The Dhas Gramin Vikas Kendra (DGVK) along with its
sister organisation Khedut Mazdoor Chetna Sangath has put continuous pressure
on the administration in Alirajpur district to improve the provision of
education to tribals. However, given the very low overall public outlays for primary
education there is a limit to what such pressure can achieve. That is why DGVK
has set up its own residential school in Kakrana village. But this one school
is not sufficient and so there are many villages still without schools. In the
villages of Bada Amba and Chilakda on the banks of the River Narmada the
Adivasi people are desperate that their children should go to school. They even
tried to contribute some money themselves and from time to time employed some
marginally educated youth to teach their children. But these efforts flagged
due to inconsistency as after some time the people would find it difficult to
pay the salary of the teacher on time due to their poverty.
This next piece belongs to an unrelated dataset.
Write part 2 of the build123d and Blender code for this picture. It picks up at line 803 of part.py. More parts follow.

A new initiative has now begun in these two villages.
An eighth class passed young man in Chilakda village, Nahar Singh, has been
appointed by DGVK to run a school there. Similarly another eighth class passed
young man, Dulji, from Khodamba village has been appointed to run a school in
Bada Amba village. There are currently about twenty boys and girls studying in
Bada Amba village and forty boys and girls in Chilakda village. Due to the
monsoon season two hamlets in Bada Amba village are cut off from the hamlet in
which the school is being run due to the intervening streams having waste deep
water which is too much for the children to wade across. However, the important
thing is that the schools have begun running regularly in these two villages
and gradually the number of children will increase. The picture below shows
Dulji teaching in Bada Amba village.
The name of the school is Motia Bhil Bhanai Ghar in
memory of the last Bhil King of the region who was dethroned by the Rajputs.
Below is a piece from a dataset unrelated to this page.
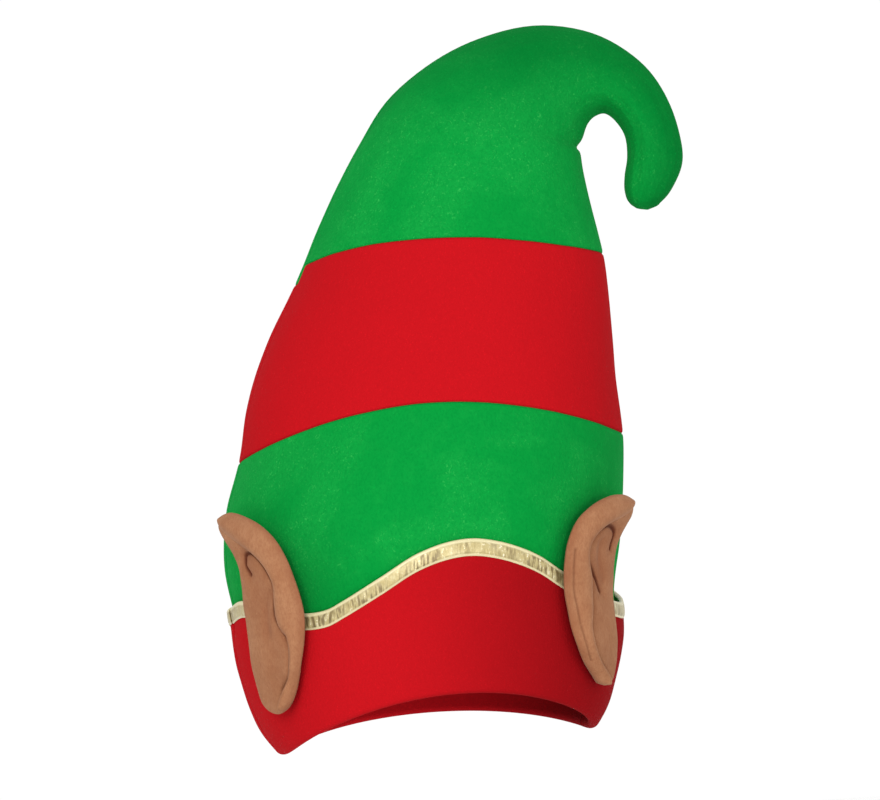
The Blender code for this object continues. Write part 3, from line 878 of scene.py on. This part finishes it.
class HAT_OT_binding(bpy.types.Operator):
    """Bind the cuff's waved edge with gold trim"""

    bl_idname = "hat.binding"
    bl_label = "Gold binding"

    def execute(self, context):
        sizes = context.scene.hat_sizes
        inside = sizes.cloth / 2 + 0.1
        for half in ("front", "back"):
            turn = half_turns(half, 560)[None, :]
            outer = part_halves(binding_face(turn, inside + 0.55, sizes, 0.4), half)
            inner = part_halves(binding_face(turn, inside, sizes, 0.0), half)
            down = np.arange(outer.shape[0])[:, None] / 29
            middle = ease(0.1, 0.2, down) * (1 - ease(0.88, 1.02, down))
            values = {"middle": np.broadcast_to(middle, outer.shape[:2])}
            gold = [hat_material("gold binding")]
            trim = shell(f"binding_trim_{half}", outer, inner, gold, values)
            dress(trim, [f"binding_{half}"], "gold_trim")
        return {"FINISHED"}


def from_line(share, along, line):
    """The least distance in millimetres from places on an ear to a line of points on it."""
    least = np.full(np.broadcast(share, along).shape, np.inf)
    for start, end in zip(line[:-1], line[1:]):
        a = np.array([start.share * EAR_WIDTH, start.along])
        b = np.array([end.share * EAR_WIDTH, end.along])
        x, y = share * EAR_WIDTH - a[0], along - a[1]
        step = b - a
        t = np.clip((x * step[0] + y * step[1]) / (step @ step), 0, 1)
        least = np.minimum(least, np.hypot(x - t * step[0], y - t * step[1]))
    return least


def smooth_line(line, steps=6):
    """A line of points on a curve through a table's points."""
    table = np.array(line, float)
    at = np.linspace(0, len(table) - 1, (len(table) - 1) * steps + 1)
    points = between_rows(at, np.arange(len(table), dtype=float), table)
    return [Crease(*point) for point in points]


def ear_seat(along):
    """How far an ear's back is from the crown: over the cuff and binding, then out to the tip."""
    seat = 2.3 + 2.2 * ease(0, 20, along)
    return seat + 3 * ease(62, 88, along) + 1.5 * ease(12, -6, along)


def ear_place(rows, at, across):
    """Turn in radians and height of places on an ear, by row and by share of the way across. A root
    of a high power narrows the first and last rows to rounded ends."""
    table = np.array(rows, float)
    knots = np.arange(len(table), dtype=float)
    columns = between_rows(at, knots, table).T[..., None]
    rear_turn, rear_along, front_turn, front_along, fold = columns
    round_end = np.sqrt(1 - np.abs(at[:, None] / (len(table) - 1) * 2 - 1) ** 30)
    share = 0.5 + across / 2 * round_end
    turn = np.radians(rear_turn + (front_turn - rear_turn) * share)
    return turn, rear_along + (front_along - rear_along) * share, fold


def ear_height(along, across, length, fold, creases, sizes):
    """Height of an ear's padded front over its seam, its dark stitching with painted shadow along
    the rolled crease, its painted shade at each point, and how plump it is. The plump edge is a root
    of powers of the two shares. The rim is a sine that leans towards its fold, and the bowl behind
    it a bell. Each crease is a narrow bell inside a broad one along its line, and the line sewn
    along the left ear's rim is a fine groove. The painted shade falls in the creases, the bowl and
    along the ear's front and rear edges."""
    share = (across + 1) / 2
    behind = share + 0.025
    stitched, rolled, valley = (from_line(behind, along, smooth_line(line)) for line in creases[:3])
    sewn = from_line(share, along, creases[3])
    rounded = np.clip(1 - np.abs(across) ** 3.2, 0, 1) * np.clip(1 - np.abs(length) ** 16, 0, 1)
    plump = np.sqrt(rounded)
    past = np.clip((across - fold) / (1 - fold), 0, 1)
    rim = np.sin(np.pi * past**0.75) ** (0.85 + 0.6 * ease(0.4, 0.75, length))
    rim = rim * ease(-1, -0.82, length)
    rim = rim * (1 - 0.4 * ease(0.7, 0.95, length))
    bowl = np.exp(-(((across - fold + 0.5) / 0.45) ** 2)) * ease(-0.95, -0.4, length)
    bowl = bowl * (1 - ease(0.3, 0.62, length))
    drawn = 1.2 * np.exp(-((stitched / 0.75) ** 2)) + 1.2 * np.exp(-((stitched / 3.4) ** 2))
    turned = 1.3 * np.exp(-((rolled / 1.6) ** 2)) + 0.7 * np.exp(-((rolled / 4.0) ** 2))
    soft = 0.9 * np.exp(-((valley / 2.6) ** 2))
    dents = 0.3 * np.sin(along / 5.3 + across * 3) * np.sin(along / 9.1 - across * 4)
    height = (sizes.ear_body + dents - drawn - turned - soft - 1.1 * bowl) * plump
    height = height + sizes.ear_rim * rim * plump - 0.45 * np.exp(-((sewn / 0.7) ** 2))
    # Dark stitching along the stitched and sewn lines, and a painted shadow along the rolled rim's
    # inner edge.
    thread_and_shadow = np.exp(-((stitched / 0.9) ** 4)) + 0.4 * np.exp(-((rolled / 0.8) ** 2))
    thread_and_shadow = thread_and_shadow + 0.45 * np.exp(-((sewn / 0.5) ** 2))
    # Painted shade: in the creases, the valley and the bowl, and along the front and rear edges
    # where the ear rolls away.
    shade = 0.7 * np.exp(-((stitched / 2.4) ** 2)) + 0.7 * np.exp(-((rolled / 2.2) ** 2))
    shade = shade + 0.9 * ease(0.8, 1, across) + 0.5 * ease(-0.8, -1, across)
    return height, thread_and_shadow, np.clip(shade + 0.6 * soft + 0.35 * bowl, 0, 1), plump


class HAT_OT_ears(bpy.types.Operator):
    """Sew and pad the two pointed ears, and stitch their creases"""

    bl_idname = "hat.ears"
    bl_label = "Padded ears"

    def execute(self, context):
        sizes = context.scene.hat_sizes
        right = (RIGHT_EAR_STITCHED, RIGHT_EAR_ROLLED, RIGHT_EAR_VALLEY, ())
        left = (LEFT_EAR_STITCHED, LEFT_EAR_ROLLED, LEFT_EAR_VALLEY, LEFT_EAR_SEAM)
        across = np.sin(np.linspace(-np.pi / 2, np.pi / 2, 141))[None, :]
        length = np.linspace(-1, 1, 281)[:, None]
        for side, sign, rows, creases in (
            ("right", -1, RIGHT_EAR_ROWS, right),
            ("left", 1, LEFT_EAR_ROWS, left),
        ):
            at = (length[:, 0] + 1) / 2 * (len(rows) - 1)
            turn, along, fold = ear_place(rows, at, across)
            height, thread_and_shadow, shade, plump = ear_height(along, across, length, fold, creases, sizes)
            seam = ear_seat(along) + 3.35
            front = seam + 0.15 + 0.7 * plump + height
            back = seam - 0.15 - 3.1 * plump
            place = sign * turn - EAR_TILT * (along - EAR_TILT_ABOUT) / EAR_TILT_ABOUT
            lifted = along - sign * EAR_DROP
            faces = [layer(lifted, place, offset) for offset in (front, back)]
            # The fold value carries the painted shade.
            values = {"crease": thread_and_shadow, "fold": shade}
            ear = shell(f"ear_pad_{side}", *faces, [hat_material("ear plush")], values)
            dress(ear, [f"ear_{side}_front", f"ear_{side}_back"], "ear_plush")
        return {"FINISHED"}


# The studio, in metres and watts. Each lamp is a square that faces the lit point.
Lamp = namedtuple("Lamp", "name place size power")
LAMPS = (
    Lamp("key", (-0.9, -2.3, 1.1), 1.4, 55),
    Lamp("fill", (1.8, -1.7, 0.5), 1.8, 16),
    Lamp("low", (0.2, -2.2, -0.12), 0.3, 14),
    Lamp("top", (-0.4, 0.3, 2.2), 1.6, 8),
)
LIT_POINT = (0.01, 0, 0.14)
SKY_STRENGTH = 1.02
FLOOR_HEIGHT = -0.3
FLOOR_RINGS = (0.02, 1.0, 2.0, 3.2)


class HAT_OT_stage(bpy.types.Operator):
    """Set the pale floor, the soft lights and the camera"""

    bl_idname = "hat.stage"
    bl_label = "Studio"

    def execute(self, context):
        scene = context.scene
        scene.view_settings.view_transform = "Standard"
        world = bpy.data.worlds.new("studio")
        world.use_nodes = True
        sky = world.node_tree.nodes["Background"].inputs
        sky["Color"].default_value = (1, 1, 1, 1)
        sky["Strength"].default_value = SKY_STRENGTH
        scene.world = world

        turn = np.linspace(0, 2 * np.pi, 65)[None, :-1]
        radius = np.array(FLOOR_RINGS)[:, None]
        x, y = radius * np.cos(turn), radius * np.sin(turn)
        points = np.stack([x, y, np.full_like(x, FLOOR_HEIGHT)], axis=-1) / MM
        closed = np.concatenate([points, points[:, :1]], axis=1).reshape(-1, 3)
        mesh = make_mesh("floor", closed, grid_quads(len(FLOOR_RINGS), 65))
        shader = Shader("pale floor")
        mesh.materials.append(
            shader.finish(Base_Color=(*scene.hat_colours.floor, 1), Roughness=0.8)
        )
        link(mesh, "floor")

        for lamp in LAMPS:
            add_light(*lamp)
        add_camera()
        return {"FINISHED"}


def add_light(name, place, size, power):
    """A square soft light that faces the hat."""
    light = bpy.data.lights.new(name, "AREA")
    light.size, light.energy = size, power
    lamp = bpy.data.objects.new(name, light)
    aim = Vector(LIT_POINT) - Vector(place)
    facing = aim.to_track_quat("-Z", "Y").to_matrix().to_4x4()
    lamp.matrix_world = Matrix.Translation(place) @ facing
    bpy.context.scene.collection.objects.link(lamp)


CAMERA_TURN, CAMERA_RISE, CAMERA_ROLL = np.radians((-4.0, -2.0, 4.5))
CAMERA_DISTANCE = 2.0
CAMERA_TARGET = (0.0151, 0.0, 0.1407)
PICTURE_WIDTH = 0.44


def add_camera():
    """A long lens a little below the hat and to the wearer's right, rolled as in the photo."""
    turn, rise, roll = CAMERA_TURN, CAMERA_RISE, CAMERA_ROLL
    back = np.array([np.sin(turn) * np.cos(rise), -np.cos(turn) * np.cos(rise), np.sin(rise)])
    level = np.array([np.cos(turn), np.sin(turn), 0])
    up = np.cross(back, level)
    right = np.cos(roll) * level - np.sin(roll) * up
    upright = np.sin(roll) * level + np.cos(roll) * up
    place = np.array(CAMERA_TARGET) + back * CAMERA_DISTANCE
    lens = bpy.data.cameras.new("photo view")
    lens.sensor_width = 36
    lens.lens = 36 * CAMERA_DISTANCE / PICTURE_WIDTH
    camera = bpy.data.objects.new("photo view", lens)
    axes = np.stack([right, upright, back, place], 1)
    camera.matrix_world = Matrix(np.block([[axes], [0, 0, 0, 1]]))
    bpy.context.scene.collection.objects.link(camera)
    bpy.context.scene.camera = camera


OPERATORS = (
    HAT_OT_stage,
    HAT_OT_crown,
    HAT_OT_allowances,
    HAT_OT_cuff,
    HAT_OT_binding,
    HAT_OT_ears,
)


class HAT_PT_panel(bpy.types.Panel):
    """The hat's steps, sizes and colours in the 3D view's sidebar"""

    bl_idname = "HAT_PT_panel"
    bl_label = "Elf hat"
    bl_space_type = "VIEW_3D"
    bl_region_type = "UI"
    bl_category = "Elf hat"

    def draw(self, context):
        for operator in OPERATORS:
            self.layout.operator(operator.bl_idname)
        for group in (context.scene.hat_sizes, context.scene.hat_colours):
            for key in group.__annotations__:
                self.layout.prop(group, key)


CLASSES = (HatSizes, HatColours, *OPERATORS, HAT_PT_panel)


def register():
    for cls in CLASSES:
        bpy.utils.register_class(cls)
    bpy.types.Scene.hat_sizes = bpy.props.PointerProperty(type=HatSizes)
    bpy.types.Scene.hat_colours = bpy.props.PointerProperty(type=HatColours)


def unregister():
    del bpy.types.Scene.hat_colours
    del bpy.types.Scene.hat_sizes
    for cls in reversed(CLASSES):
        bpy.utils.unregister_class(cls)


def main():
    register()
    for operator in OPERATORS:
        step = operator.bl_idname.split(".")[1]
        getattr(bpy.ops.hat, step)()


if __name__ == "__main__":
    main()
Bhanai Ghar is the Bhili equivalent of the word school. The teaching is in
Bhili as it is an established fact that children learn the fastest in the
mother tongue. The primer in Bhili has been developed by the DGVK in its school
in Kakrana and the teachers too have been given an initial training there. Once
the children become proficient in reading, writing and arithmetic Hindi and
English will be introduced. The schools are presently being run in the residences
of two of the villagers. They run for three hours from 9 a.m. to 12 noon. The
picture below shows Nahar Singh teaching in the school at Chilakda.
This is a small beginning no doubt and very inadequate
as compared to the quality of education that children in urban areas get but
for the people of these two villages it is like getting a piece of heaven in
their hands. Due to the remoteness of the area some of the parents had tried to
get their children to study in the residential school at Kakrana but even that
is very expensive for them. Thus, these schools in their villages open up an
important door for their children which they would not have been able to manage
on their own either from their own resources or by putting pressure on the State.
This small but worthy initiative has become possible due to a grant given by an Indian Institute of Technology Kharagpur ( IIT KGP) Alumnus, Partha Dutta, who currently resides in Kentucky in the USA. We are both members of a Facebook Forum for IIT KGP alumni and also Facebook Friends and that is how we came in touch and ended up collaborating on this project. This is an example of how the new Internet based social media can lead to social action on the ground for ensuring social justice for those sections of the population who have lost out on human development due to no fault of their own. Earlier too, two IIT KGP alumni, Suresh Nair and Anjan Ghoshal, funded a project of the DGVK to try and get an Adivasi student graduate of the school in Kakrana into an IIT. Even though the student in question could not make it to an IIT he is now studying civil engineering in a private college with grant funding from Suresh Nair.